What does good decision-making look like in that context? How do firms avoid making the wrong technology choices?
The most successful projects are the ones where firms reach out early and are open to input and consultation.
Knowing what you don’t know is key. There may be different approaches to fixing pain points that go beyond the current workflow.
It’s also important not to invest in technology just for the sake of it, but to be clear on what your business drivers are, and what you are expecting it to deliver for you.
Having an open mind and working with someone who has experience in the industry and in your niche, is critical.
Are there common risks or pressures that firms underestimate when making these decisions?
Yes, and one of the biggest is long-term support.
A lot of people focus heavily on the upfront process: requirements, building, implementation.
But many clients come to us because they had systems put in place five or ten years ago, and the initial process was good, but the long-term support wasn’t there.
Issues arise. Bugs happen. Regulations change. New pain points emerge.
You need a vendor or partner where you know you can request new features, iterate over time, and continuously improve the system over many years.
That ongoing partnership is another key consideration in making the right decision.
Migration and go-live can also be huge risks if not handled correctly. It’s not just about building the system; it’s about that transition day when it switches on.
You want that transition to be smooth to avoid operational risk. Trading environments are high-intensity, high-stress, and you need traders and operations teams to be accustomed to the software beforehand.
You also need a clear backup plan in case you do need to temporarily revert.
That operational side of implementation is critical.
How is Sinara helping firms navigate these choices in a crowded technology landscape?
Sinara is uniquely placed. We’ve got more than 30 years of experience, so we understand these workflows deeply, and we can optimise systems using all the lessons we’ve learned. I think our combination of pre-existing SinaraTLC tech plus the ability to work with clients to deliver something unique for their business puts us in a great position.

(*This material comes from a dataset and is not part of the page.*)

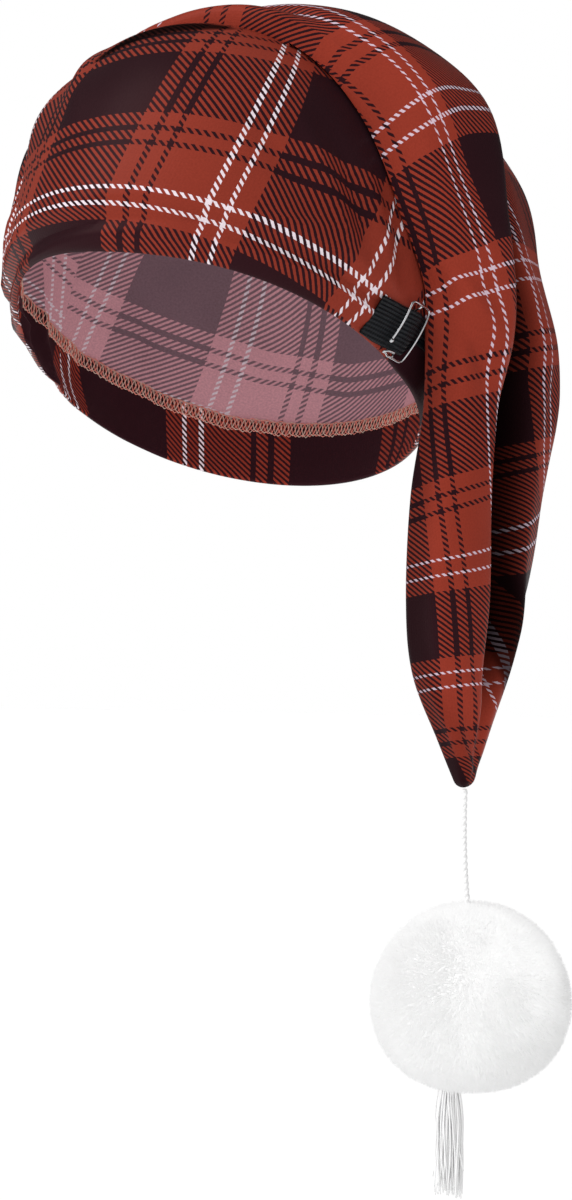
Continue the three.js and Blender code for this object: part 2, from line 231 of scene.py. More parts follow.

We also have the operational support network in place: overnight support, 24/7 coverage, and we’ve supported some client systems for over a decade or more. Some of them are still running today and we continue to keep them up to date.
That long-term operational reliability is there. You can count us to be there.
Recently we’ve been investing heavily in our new product suite, SinaraTLC.
The idea is offering the reliability and tested nature of an off-the-shelf product, but with open interfaces, centralised data, and client-specific modules where needed.
That allows us to iterate, add new components, and interact with existing systems if clients want that, as well as external systems and new exchanges or market data sources.
Markets evolve constantly, so being able to incorporate new sources and new tools is essential.
Personally, I’m also stepping into a new role as head of product, so it will be my job to work with clients and prospects from the start, understand what they need, and sometimes read between the lines to find what the real pain points are.
That’s about adding value, driving revenue opportunities, but also reducing risk and cost through better workflows and better technology decisions.
There’s a lot of exciting work ahead.